For each line in the data below that holds "depsgraph", return a copy.
-- START OF RAW DATA --
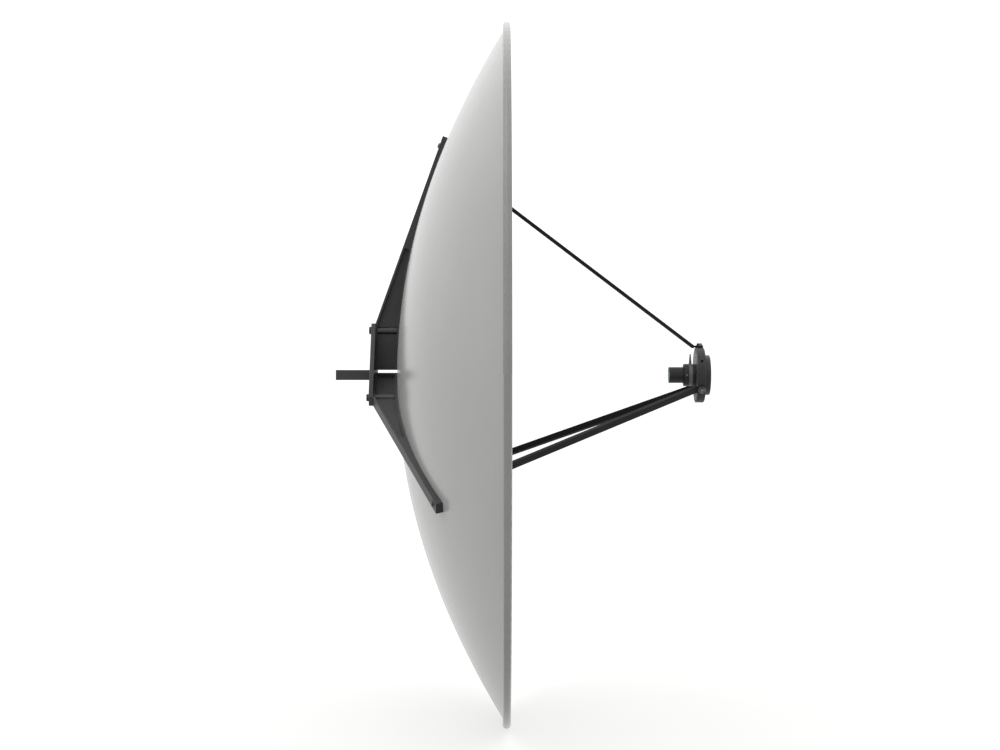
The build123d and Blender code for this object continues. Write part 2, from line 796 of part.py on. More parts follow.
def make_collar():
    """Lock collar that clamps the horn in its turned place."""
    collar_middle_x = collar_front_x + collar_length / 2
    with BuildPart() as collar:
        turned(ring_box(horn_radius, collar_radius, collar_front_x, pointer_front_x))
        edge = edges().filter_by(GeomType.CIRCLE).group_by(Axis.X)[0].sort_by(SortBy.RADIUS)[-1]
        chamfer(edge, horn_lip)
        for angle in (90.0, 270.0):
            drilled(radial_plane(angle, collar_middle_x, collar_radius), collar_screw_radius,
                    horn_radius - collar_radius)
    save(collar, "lock_collar")
    with BuildPart() as screws:
        for angle in (90.0, 270.0):
            plane = radial_plane(angle, collar_middle_x, collar_radius - collar_screw_recess)
            drilled(plane, collar_screw_radius, horn_radius + collar_screw_recess - collar_radius,
                    Mode.ADD)
            with BuildSketch(plane):
                RegularPolygon(collar_screw_radius / 2, 6)
            extrude(amount=-collar_screw_radius, mode=Mode.SUBTRACT)
    save(screws, "collar_screws")


def make_pointer():
    """Ring behind the lock collar with one upright fin that shows the horn's turn."""
    middle_x = pointer_front_x + pointer_ring_length / 2
    root = horn_radius + horn_wall
    base = pointer_base_width / 2
    tip = pointer_tip_width / 2
    with BuildPart() as pointer:
        turned(ring_box(horn_radius, pointer_ring_radius, pointer_front_x,
                        pointer_front_x + pointer_ring_length))
        with BuildSketch(Plane.XZ):
            with BuildLine():
                Polyline((middle_x - base, root), (middle_x - tip, pointer_tip_radius),
                         (middle_x + tip, pointer_tip_radius), (middle_x + base, root), close=True)
            make_face()
        extrude(amount=pointer_thickness / 2, both=True)
    save(pointer, "index_pointer")


def make_circlip():
    """Spring clip that keeps the horn from pulling out of the barrel."""
    with BuildPart() as clip:
        turned(ring_box(horn_radius, circlip_radius, circlip_x, circlip_x + circlip_thickness))
    save(clip, "horn_circlip")


def main():
    """Build and write every piece."""
    os.makedirs("parts", exist_ok=True)
    reflector = make_reflector()
    make_rim()
    make_rear_plate()
    make_centre_tube()
    make_stub()
    for angle, name in zip(spoke_angles, spoke_names):
        make_rib(angle, f"rib_{name}")
        make_strut(angle, f"strut_{name}")
    make_end_caps()
    make_hub_fasteners(reflector)
    make_strut_pads(reflector)
    make_tip_fasteners()
    make_scalar_ring()
    make_scalar_cover()
    make_leg_fasteners()
    make_barrel()
    make_gasket()
    make_cover()
    make_cover_screws()
    make_sockets()
    make_board()
    make_probes()
    make_horn()
    make_window()
    make_vane()
    make_collar()
    make_pointer()
    make_circlip()


main()
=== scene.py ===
"""Looks of a prime-focus dish antenna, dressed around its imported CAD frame. Metres throughout."""
import json
import logging
from collections.abc import Callable
from dataclasses import dataclass
from enum import Enum
from math import cos, hypot, pi, radians, sin, sqrt

import bpy
import numpy as np
from mathutils import Matrix, Vector


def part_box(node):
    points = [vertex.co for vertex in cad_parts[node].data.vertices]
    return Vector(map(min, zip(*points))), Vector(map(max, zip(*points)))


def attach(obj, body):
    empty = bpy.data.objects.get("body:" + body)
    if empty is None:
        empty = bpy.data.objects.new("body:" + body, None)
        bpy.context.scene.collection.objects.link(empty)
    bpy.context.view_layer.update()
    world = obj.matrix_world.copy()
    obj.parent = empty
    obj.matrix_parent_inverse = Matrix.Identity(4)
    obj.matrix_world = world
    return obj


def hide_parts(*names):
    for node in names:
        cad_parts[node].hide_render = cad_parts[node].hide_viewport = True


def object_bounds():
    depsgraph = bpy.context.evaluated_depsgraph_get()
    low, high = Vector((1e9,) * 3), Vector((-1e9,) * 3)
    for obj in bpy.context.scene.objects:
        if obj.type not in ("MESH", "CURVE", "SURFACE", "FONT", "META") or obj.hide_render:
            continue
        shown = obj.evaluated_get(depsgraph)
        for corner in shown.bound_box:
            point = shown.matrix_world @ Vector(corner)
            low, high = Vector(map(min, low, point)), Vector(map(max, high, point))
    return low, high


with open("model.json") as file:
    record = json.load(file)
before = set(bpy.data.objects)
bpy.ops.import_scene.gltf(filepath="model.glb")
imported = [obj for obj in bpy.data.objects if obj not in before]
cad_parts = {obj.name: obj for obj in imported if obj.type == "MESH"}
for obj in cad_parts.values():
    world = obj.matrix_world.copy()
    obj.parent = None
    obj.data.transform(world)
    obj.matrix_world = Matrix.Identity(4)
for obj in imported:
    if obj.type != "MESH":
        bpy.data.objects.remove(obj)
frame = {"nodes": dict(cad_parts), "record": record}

CAD_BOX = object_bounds()
MM = 0.001
LOG = logging.getLogger("dish_antenna")
SLOTS = {row["node"]: row["material_slot"] for row in frame["record"]["subparts"]}


class Body(Enum):
    """The three bodies that pieces ride on."""

    ANTENNA = "antenna"
    CARRIAGE = "feed_carriage"
    POLARISER = "polariser"


class Spoke(Enum):
    """The three spokes round the boresight, by their angle from the top."""

    TOP = 0.0
    RIGHT = 120.0
    LEFT = 240.0


class Surface(Enum):
    """How a surface was made, which sets its relief."""

    SPRAYED = "sprayed"
    MOULDED = "moulded"
    TURNED = "turned"
    WOVEN = "woven"


# --- Finishes -----------------------------------------------------------------------------

# Dried dust: a warm pale grey that lies in specks of this size.
DUST_HEX = "#8C8880"
SPECK_MM = 9.0
# Wear starts and is full where the rounded normal leans this far off, as a cosine.
WEAR_START = 0.995
WEAR_FULL = 0.80
WEAR_SAMPLES = 6
# Marks of turning and drawing are stretched along the boresight.
TURNED_STRETCH = (0.12, 1.0, 1.0)
EVEN_STRETCH = (1.0, 1.0, 1.0)


def linear(colour: str) -> tuple[float, float, float, float]:
    """Turn an sRGB hex colour into a linear one.

    Args:
        colour: six hex digits after a hash.

    Returns:
        Linear red, green and blue, with full alpha.
    """
    parts = [int(colour[place:place + 2], 16) / 255 for place in (1, 3, 5)]
    made = [part / 12.92 if part <= 0.04045 else ((part + 0.055) / 1.055) ** 2.4 for part in parts]
    return made[0], made[1], made[2], 1.0


def add_node(tree: bpy.types.NodeTree, kind: str, settings: dict | None = None,
             links: dict | None = None) -> bpy.types.Node:
    """Add one shader node with its settings and links.

    Args:
        tree: the material's node tree.
        kind: the node's type name.
        settings: values by socket or property name; a number in a tuple picks a socket by place.
        links: output sockets by the name or place of the input that they feed.

    Returns:
        The new node.
    """
    node = tree.nodes.new(kind)
    for key, value in (settings or {}).items():
        if isinstance(key, int) or key in node.inputs:
            node.inputs[key].default_value = value
        else:
            setattr(node, key, value)
    for key, source in (links or {}).items():
        tree.links.new(source, node.inputs[key])
    return node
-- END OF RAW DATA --
OUTPUT OF THE EXERCISE —
    depsgraph = bpy.context.evaluated_depsgraph_get()
        shown = obj.evaluated_get(depsgraph)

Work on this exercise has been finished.